A consumer credit transaction can be structured in the form of hire purchase, conditional sale or credit sale transaction. A hire purchase is a contract of hire with the option to purchase. The customer, while having the option to purchase, need not necessarily do so and can terminate the agreement and return the goods at any given time subject to the terms and conditions of the agreement. In a conditional sale contract, the ownership is not transferred to the customer until the total purchase price (including the charge for credit) is paid and the customer cannot terminate the agreement before the purchase price is paid. In a credit sale contract the ownership is transferred to the buyer on payment of the first instalment and the customer cannot cancel the agreement before the total purchase price is paid. Most of the tripartite consumer finance transactions are of the hire purchase type.

Down Payment

Consumer Finance Schemes can be broadly classified under two categories

  • Down Payment Schemes: The Down Payment varies between 20% and 25% of the value of the consumer durable.

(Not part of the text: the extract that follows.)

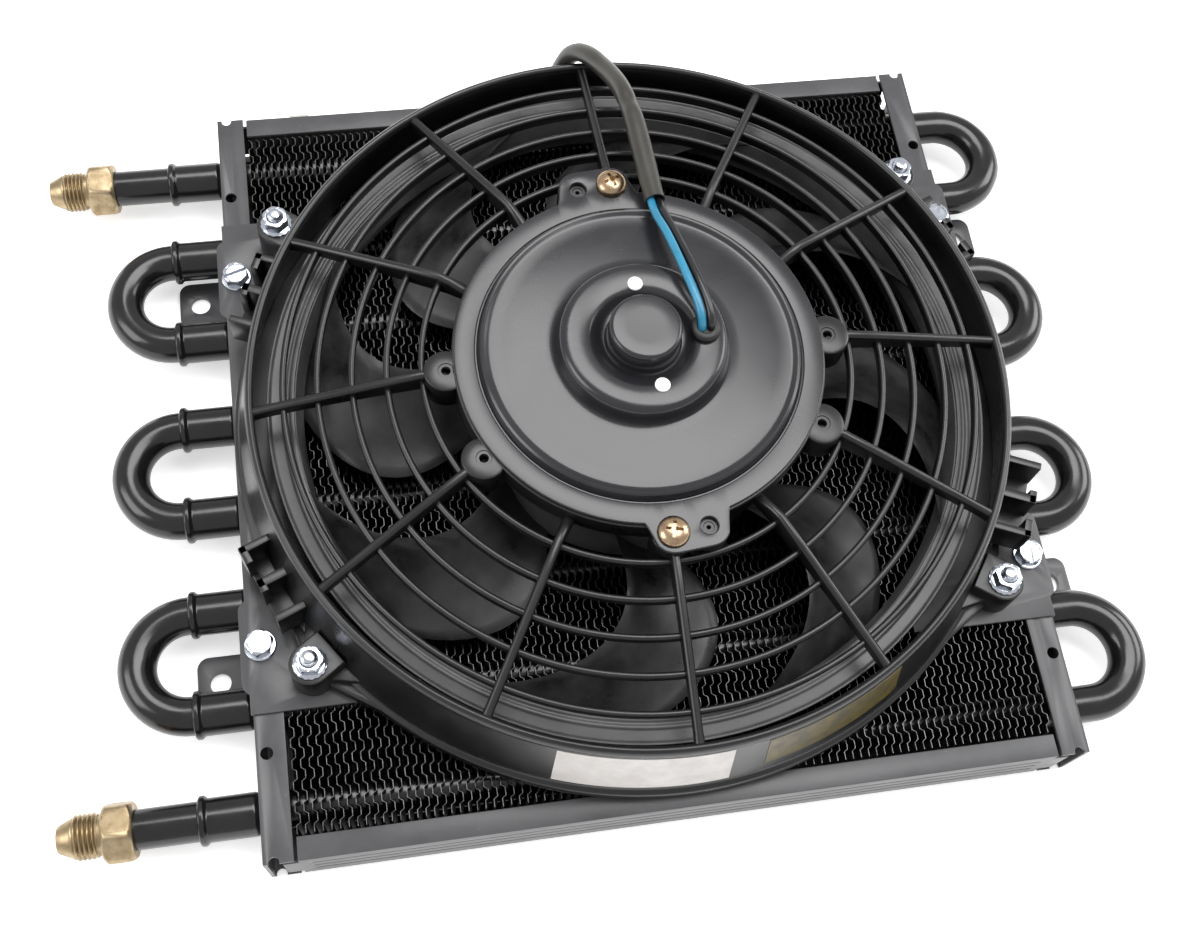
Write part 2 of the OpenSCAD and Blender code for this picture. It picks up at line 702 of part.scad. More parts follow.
// A push-on blade terminal with an insulated barrel, lying flat
module terminal(y) {
    difference() {
        translate([terminal_x, y, 2.1]) rotate([0, -90, 0]) cylinder(h = 9, r = 2.1);
        translate([terminal_x + 0.1, y, 1.6]) rotate([0, -90, 0]) cylinder(h = 5, r = lead_d / 2 + 0.02);
    }
    box(terminal_x - 16, terminal_x - 8.5, y - 3.1, y + 3.1, 1.7, 2.5);
}

module terminal_blue() { color([0.75, 0.75, 0.7]) terminal(blue_tail[3][1]); }

module terminal_black() { color([0.75, 0.75, 0.7]) terminal(black_tail[3][1]); }

fins();
header_left();
header_right();
rail_top();
rail_bottom();
hairpin_tubes();
return_bends();
inlet_stub();
outlet_stub();
inlet_fitting();
outlet_fitting();
fan_plate_left();
fan_plate_right();
plate_screws();
lug_studs();
lug_nuts();
fan_shroud();
motor_end_plate();
motor_case();
motor_screws();
magnets();
front_bearing();
rear_bearing();
brush_card();
brushes();
brush_springs();
grommet();
vent_plugs();
fan_rotor();
motor_shaft();
armature_core();
armature_windings();
commutator();
drive_pin();
hub_clip();
rating_label();
caution_label();
lead_blue();
lead_black();
lead_sleeve();
terminal_blue();
terminal_black();
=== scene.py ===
import math
from functools import partial
import bmesh
import bpy
from mathutils import Matrix, Vector


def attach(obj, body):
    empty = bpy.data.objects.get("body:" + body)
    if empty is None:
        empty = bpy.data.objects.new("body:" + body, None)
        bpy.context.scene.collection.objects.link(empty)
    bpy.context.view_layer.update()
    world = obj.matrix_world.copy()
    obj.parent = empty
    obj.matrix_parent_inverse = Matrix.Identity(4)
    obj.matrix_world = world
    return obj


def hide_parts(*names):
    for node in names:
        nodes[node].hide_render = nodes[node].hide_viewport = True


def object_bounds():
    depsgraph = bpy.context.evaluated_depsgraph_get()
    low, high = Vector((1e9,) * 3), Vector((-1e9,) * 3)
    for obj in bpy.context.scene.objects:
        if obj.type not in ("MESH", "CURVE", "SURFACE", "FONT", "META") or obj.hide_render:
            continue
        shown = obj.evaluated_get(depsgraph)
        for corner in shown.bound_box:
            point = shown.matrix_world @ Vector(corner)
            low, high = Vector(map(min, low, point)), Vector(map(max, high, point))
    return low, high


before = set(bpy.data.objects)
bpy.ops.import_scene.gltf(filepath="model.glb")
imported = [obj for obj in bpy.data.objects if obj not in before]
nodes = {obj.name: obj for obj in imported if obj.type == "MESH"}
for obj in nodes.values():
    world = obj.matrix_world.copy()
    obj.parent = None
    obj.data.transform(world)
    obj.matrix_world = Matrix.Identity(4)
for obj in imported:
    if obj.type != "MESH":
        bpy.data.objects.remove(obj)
cadBox = [list(corner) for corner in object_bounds()]
scene = bpy.context.scene
scene.view_settings.view_transform = "Standard"
mm = 0.001
fixedBody, spinBody = "cooler", "rotor"

# The camera stands where the solved view puts it.
cameraPlan = {
    "place": (-80.8, -212.2, 491.3),
    "forward": (0.13527, 0.37858, -0.91563),
    "up": (0.10396, 0.91360, 0.39310),
    "lens": 44.43,
}


def makeCamera(plan):
    data = bpy.data.cameras.new("viewCamera")
    data.lens = plan["lens"]
    data.sensor_width = 36
    data.clip_start = 0.01
    camera = bpy.data.objects.new("viewCamera", data)
    forward = Vector(plan["forward"]).normalized()
    right = forward.cross(Vector(plan["up"])).normalized()
    up = right.cross(forward)
    turn = Matrix((right, up, -forward)).transposed().to_4x4()
    camera.matrix_world = Matrix.Translation(Vector(plan["place"]) * mm) @ turn
    scene.collection.objects.link(camera)
    scene.camera = camera


makeCamera(cameraPlan)


# Small tools for nodes, colours and meshes.
def addNode(tree, kind, settings=None, links=None):  # a link comes from a socket, or a node's first output
    node = tree.nodes.new(kind)
    for key, value in (settings or {}).items():
        if isinstance(key, int) or key in node.inputs:
            node.inputs[key].default_value = value
        else:
            setattr(node, key, value)
    for key, source in (links or {}).items():
        socket = source.outputs[0] if isinstance(source, bpy.types.Node) else source
        tree.links.new(socket, node.inputs[key])
    return node


def linear(hexColour):
    values = [int(hexColour[i:i + 2], 16) / 255 for i in (1, 3, 5)]
    return tuple(v / 12.92 if v <= 0.04045 else ((v + 0.055) / 1.055) ** 2.4 for v in values) + (1,)


def meshFrom(verts, faces=()):
    mesh = bpy.data.meshes.new("raw")
    mesh.from_pydata([tuple(v) for v in verts], [], [tuple(f) for f in faces])
    return mesh


def partFrom(mesh):
    return [tuple(v.co) for v in mesh.vertices], [tuple(f.vertices) for f in mesh.polygons]


def placed(name, data):  # an object in the scene
    made = bpy.data.objects.new(name, data)
    scene.collection.objects.link(made)
    return made


def evaluated(made):  # the plain mesh an object's modifiers leave
    graph = bpy.context.evaluated_depsgraph_get()
    return bpy.data.meshes.new_from_object(made.evaluated_get(graph), depsgraph=graph)


def polar(radius, degrees, z=0.0):
    a = math.radians(degrees)
    return radius * math.cos(a), radius * math.sin(a), z


def joined(parts):  # several (verts, faces) lists as one
    verts, faces, start = [], [], 0
    for v, f in parts:
        verts.extend(tuple(p) for p in v)
        faces.extend(tuple(i + start for i in face) for face in f)
        start += len(v)
    return verts, faces


def moved(part, matrix):
    verts, faces = part
    return [tuple(matrix @ Vector(v)) for v in verts], faces


def turnZ(degrees, place=(0, 0, 0)):
    return Matrix.Translation(Vector(place)) @ Matrix.Rotation(math.radians(degrees), 4, "Z")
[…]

  • Deposit Linked Schemes: The security deposit under the Deposit Linked Scheme varies between 15-25 percent of the amount financed (which is equal to the investment outlay). The deposit is of a cumulative nature carrying interest at a prescribed rate (which at the time of writing cannot exceed 15% compounded monthly). Some finance companies also offer Zero Deposit Schemes under which the Equated Monthly Instalment (EMI) is higher than the EMI under the 15% and 25% deposit schemes.

Repayment Period and Rate of Interest

The repayment schedule is drawn on the basis of monthly instalments over a period varying between 12 months and 60 months. The borrower is permitted to choose the most convenient repayment period from the given range of options. While the rate of interest is calculated at a flat rate, some financial intermediaries like Citibank disclose the effective rate interest. In recent times many finance companies have dispensed with the practice of disclosing the rate of interest. Instead they disclose the equated monthly instalments associated with the different repayment periods and require the borrower to figure out the effective rate of interest himself.

The payments are made through post-dated cheques. In respect of institutional consumer credit schemes where the finance is routed through the organisation that employs the borrower, the organisation concerned is required to deduct the EMI at source and transfer the payments to the finance company. Most of the schemes provide for early repayment of the loan subject to certain conditions. They also provide for either a rebate for prompt payment (prompt payment bonus) or for a delayed payment penalty.

Security

The consumer credit is secured through a first charge on the asset concerned and the borrower is prohibited from selling or pledging or hypothecating the asset during the credit period.

Product Range

Consumer credit is made available for a wide range of durables like passenger cars, two-wheelers, TVs, VCRs, personal computers, washing machines, cooking ranges, food processors and mini-generators.